絵本フィロソフィー

優れた絵本には、人生がいっぱいつまってます。

たいせつなことはいつもシンプル

こんにちは。

桜が満開の季節です。

そして、とりわけ日本では、人生の節目となることの多い季節でもあります。

多くの出会い、別れ、選択の結果が、現れてくるときであることも多いですね。

 

このごろ、優れた絵本は、子どもだけではなく、大人にとっても読みごたえがあるという考えが、ひと昔まえよりも広がってきていることを感じます。

私も、これまでの人生の折々に、絵本にふれてきました。

はじめは、本を読んでもらうのが嬉しかった、私自身が幼いころ。

次は、生き方を模索していた高校大学生のころ。

そして、子どもが小さいころ。

さらに、介護の日々には、それまでにふれた絵本の言葉や絵がふと浮かんできて、ずいぶん助けられました。

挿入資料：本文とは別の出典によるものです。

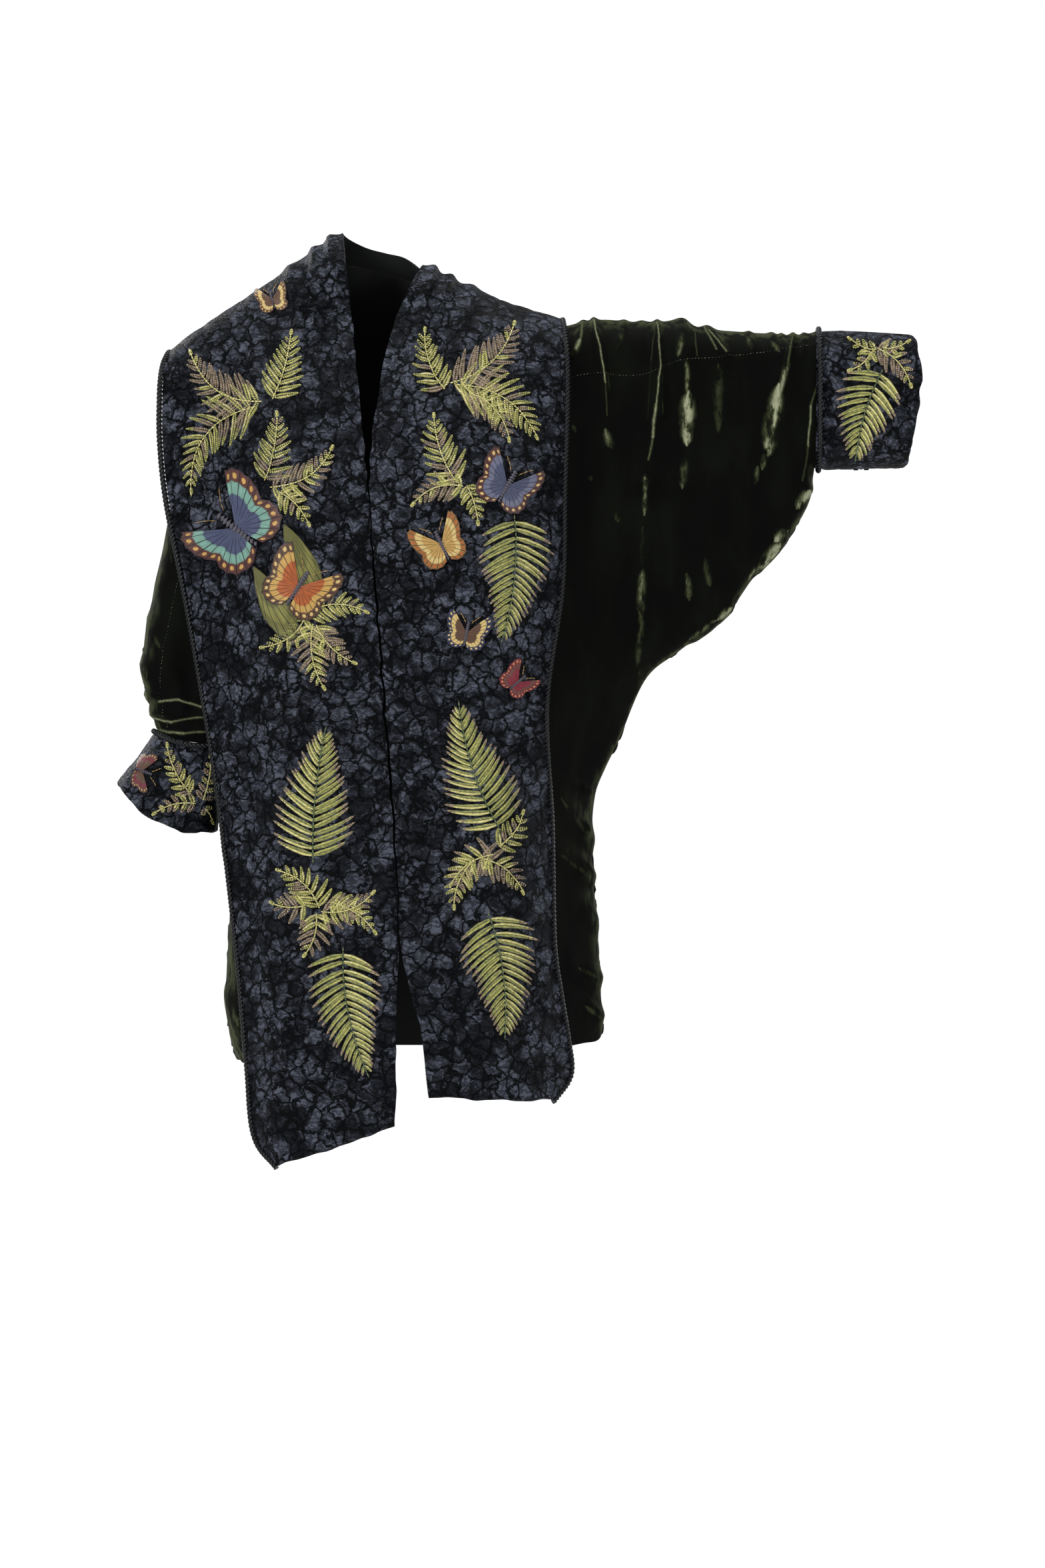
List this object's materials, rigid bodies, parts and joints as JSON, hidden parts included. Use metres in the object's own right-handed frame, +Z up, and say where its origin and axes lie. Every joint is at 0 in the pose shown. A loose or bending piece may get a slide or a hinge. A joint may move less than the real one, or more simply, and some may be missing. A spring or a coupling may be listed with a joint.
{
  "type": "batwing velvet coat with embroidered shawl band, worn form",
  "caption": "Worn cocoon coat: batwing velvet body, wide crinkled jacquard shawl band down both fronts, flared cuffs with corded edges, open at neck, hem and wrists.",
  "frame": {"origin": "the point between the shoulders, inside the coat below the back of the neck, where a wearer's shoulders carry it", "axes": "+Z up, +X towards the wearer's left, where the raised arm points, -Y the way that the front faces"},
  "size_m": [1.0326, 0.3202, 1.1982],
  "materials": {
    "velvet": "crushed silk velvet, dark olive green with a pale sheen on the folds",
    "jacquard": "crinkled black jacquard, matt raised areas and glossier sunk veins",
    "cord": "twisted black cord with a soft sheen"
  },
  "bodies": {
    "root": {"yoke_left": "velvet", "yoke_right": "velvet", "front_left": "velvet", "front_right": "velvet", "back_left": "velvet", "back_right": "velvet", "cuff_left": "jacquard", "cuff_right": "jacquard", "band_left": "jacquard", "band_right": "jacquard", "cord_band_left": "cord", "cord_band_right": "cord", "cord_cuff_left": "cord", "cord_cuff_right": "cord"}
  },
  "joints": []
}
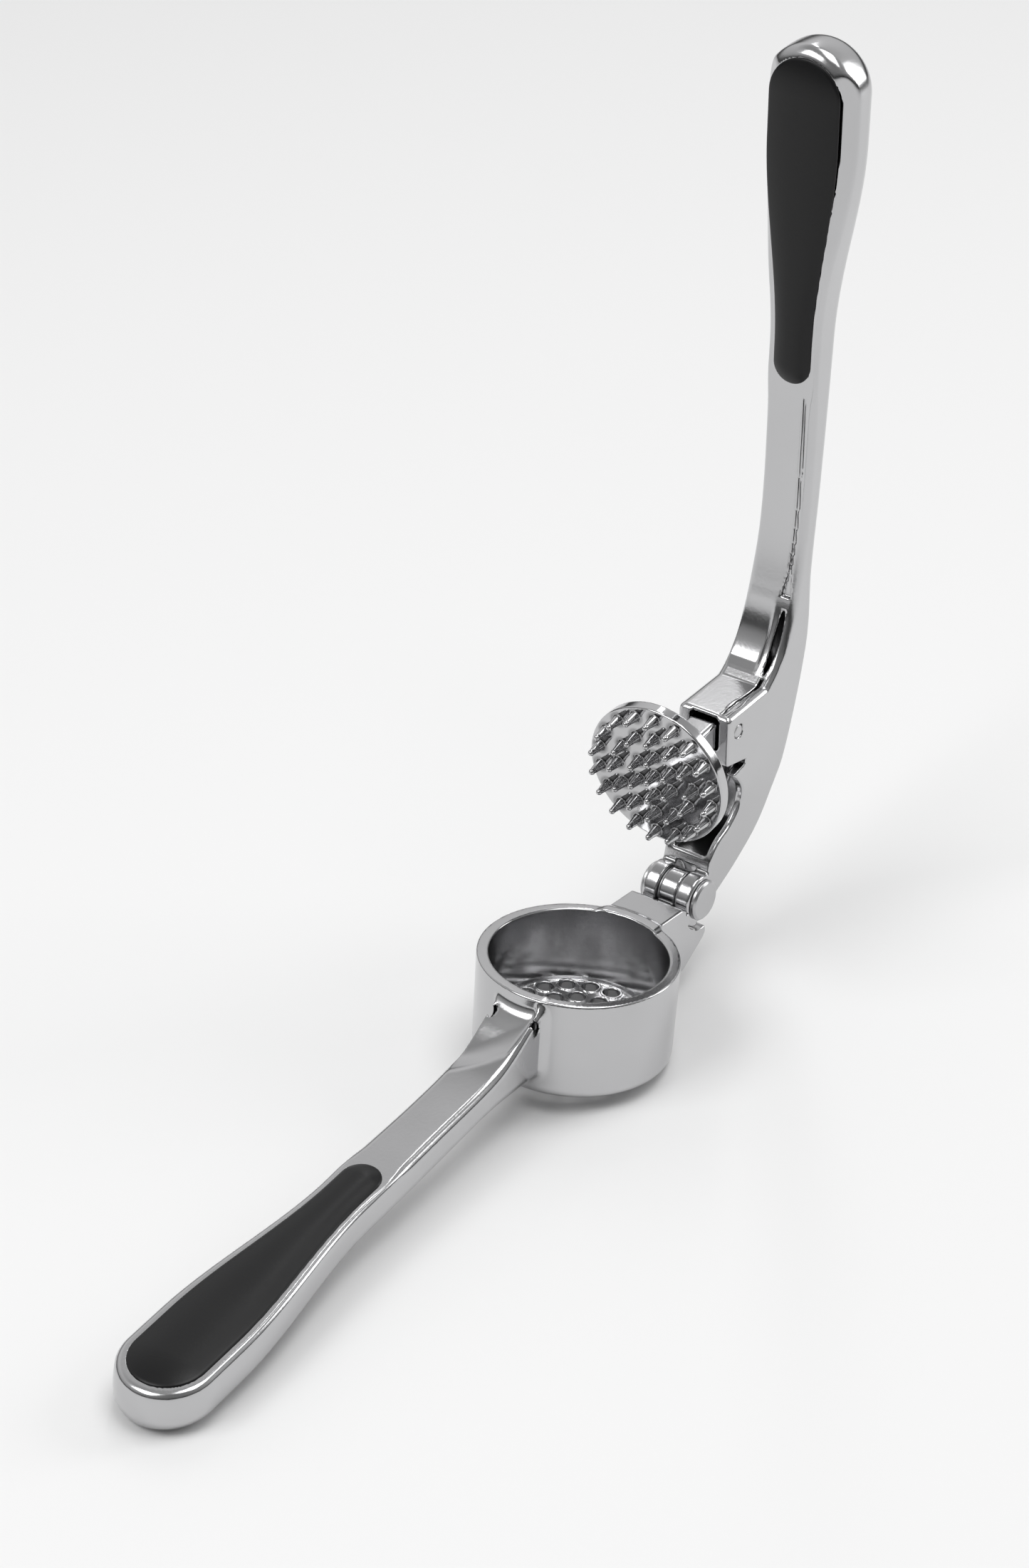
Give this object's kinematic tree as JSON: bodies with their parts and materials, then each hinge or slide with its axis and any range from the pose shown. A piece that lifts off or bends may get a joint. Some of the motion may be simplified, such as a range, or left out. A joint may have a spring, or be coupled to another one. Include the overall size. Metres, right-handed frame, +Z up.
{
  "type": "garlic press",
  "caption": "Cast metal garlic press, open, with a round perforated cup, a pegged plunger on a cross pin, and two handles with dark teardrop grip inlays.",
  "frame": {"origin": "on the table, under the middle of the press's bounding box", "axes": "+Z up as it stands, -X along the lower handle, +X towards the hinge, symmetric about the XZ plane"},
  "size_m": [0.2325, 0.0426, 0.1976],
  "materials": {
    "plated_casting": "polished plating on a casting",
    "sieve_steel": "polished, soft edges round the holes",
    "pin_steel": "satin turned faces",
    "washer_steel": "satin",
    "grip_rubber": "satin, fine grain"
  },
  "bodies": {
    "hopper": {"hopper_handle": "plated_casting", "sieve_plate": "sieve_steel", "lower_inlay": "grip_rubber", "hinge_pin": "pin_steel", "hinge_cap": "pin_steel", "hinge_washers": "washer_steel"},
    "press": {"press_handle": "plated_casting", "upper_inlay": "grip_rubber", "plunger_pin": "pin_steel"},
    "plunger": {"plunger": "plated_casting"}
  },
  "joints": [
    {"name": "press_hinge", "type": "hinge", "parent": "hopper", "child": "press", "pos_m": [0.06547, 0, 0.01941], "axis": [0, -1, 0], "range_deg": [0, 90.7]},
    {"name": "plunger_pivot", "type": "hinge", "parent": "press", "child": "plunger", "pos_m": [0.07767, 0, 0.05563], "axis": [0, -1, 0], "range_deg": [-11.1, 0]}
  ],
  "couplings": [
    {"joint": "plunger_pivot", "follows": "press_hinge", "ratio": -0.12128}
  ]
}
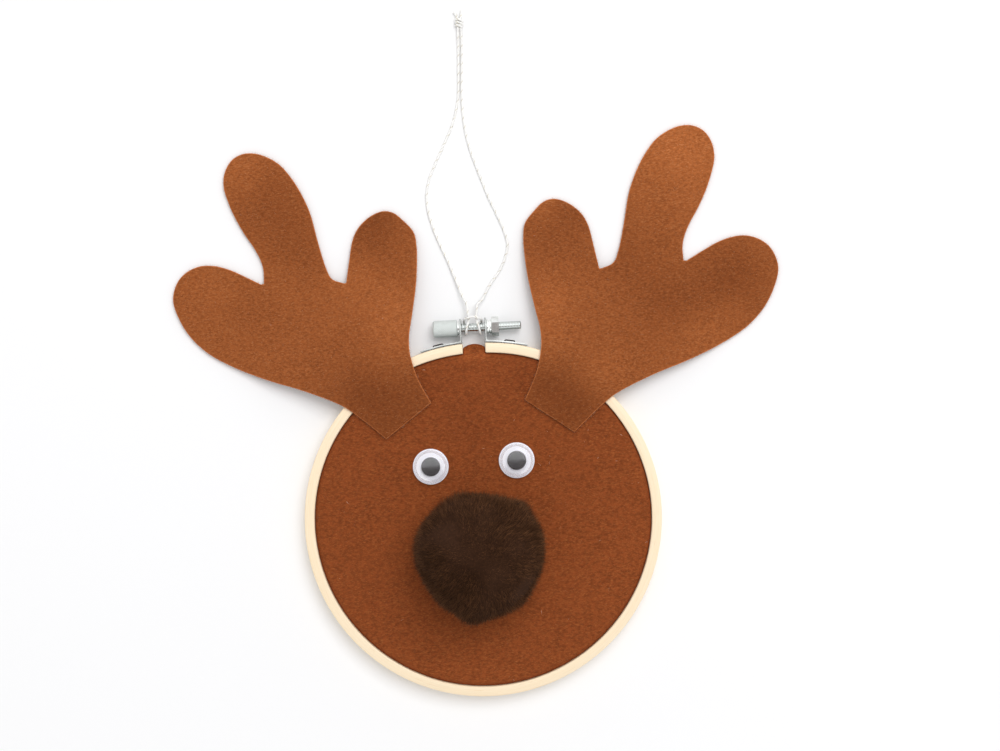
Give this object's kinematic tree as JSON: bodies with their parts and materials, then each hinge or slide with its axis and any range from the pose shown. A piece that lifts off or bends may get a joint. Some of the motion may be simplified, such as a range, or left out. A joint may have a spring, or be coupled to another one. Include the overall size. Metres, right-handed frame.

今、人生の季節としては、子育ての終盤を迎えていますが、何度も読んだ絵本であっても、まだまだ、新たなメッセージをくれます。

深く透徹した目と思考で、人生を見据えた作家だからこそ紡ぐことのできる、シンプルな言葉と美しい絵で届けられる絵本に、少し、時間に余裕ができてきた今、改めて、じっくりふれてみたいと思います。

 

今日の一冊

たいせつなこと (ほんやく絵本)

たいせつなこと (ほんやく絵本)

  • 作者:マーガレット・ワイズ ブラウン
  • 出版社:フレーベル館
  • 発売日: 2001-09-01

 

 

スプーン、ひなぎく、あめ、りんご、くつ、……そして「あなたにとってたいせつなことは」

と語りかけるマーガレットワイズ・ブラウンの言葉を、うちだややこさんが訳しています。

うちだややこさんは、名女優の樹木希林さんのお嬢さん。

樹木希林さんの本質を逃がさない演技には、いつも感服。ファンというより尊敬してしまいます。そして、ややこさんが、この本を手に取り、訳してくださったことに、感謝します。

 

子どものころは、大人になると、なんでもよくわかるのだと思っていました。

でも、大人になっても、わからないことはたくさんあります。

それどころか、知らないことがたくさんあることを、思い知ります。

自分自身についてさえ、逆境になると、思いもよらなかった自分と向き合うことになったりします。

ときには、自分を見失いそうになったりします。

そんなとき、この本が目に入ると、混沌としたなかで、たいせつなことはなにか、起こっていることの本質はなにかを見つめる視点を思い出します。

レナード・ワイスガードの絵も、美しいだけではなく、言葉の根拠を伝えるような鮮やかさ。

「わたしってなに?ほんとうはどんなひと?」

といった疑問は、若い人のものだけではなく、ひょっとすると、人生のさまざまな場面で、一生湧き続けるものなのかも。

あふれる情報や、日常のいそがしさに、まぎれてしまいがちなことですが、たいせつなことを忘れては、やはり、人の心は居所をまちがえてしまうのかもしれないと思います。

学問や技術の発展も、このたいせつなことを忘れては、正しい方向を見失ってしまうのではないかと思います。

我が家のリビングのいつも見えるところに、この本は飾っています。

ささやかな人生であっても、たいせつなことをいつも思い出せるように。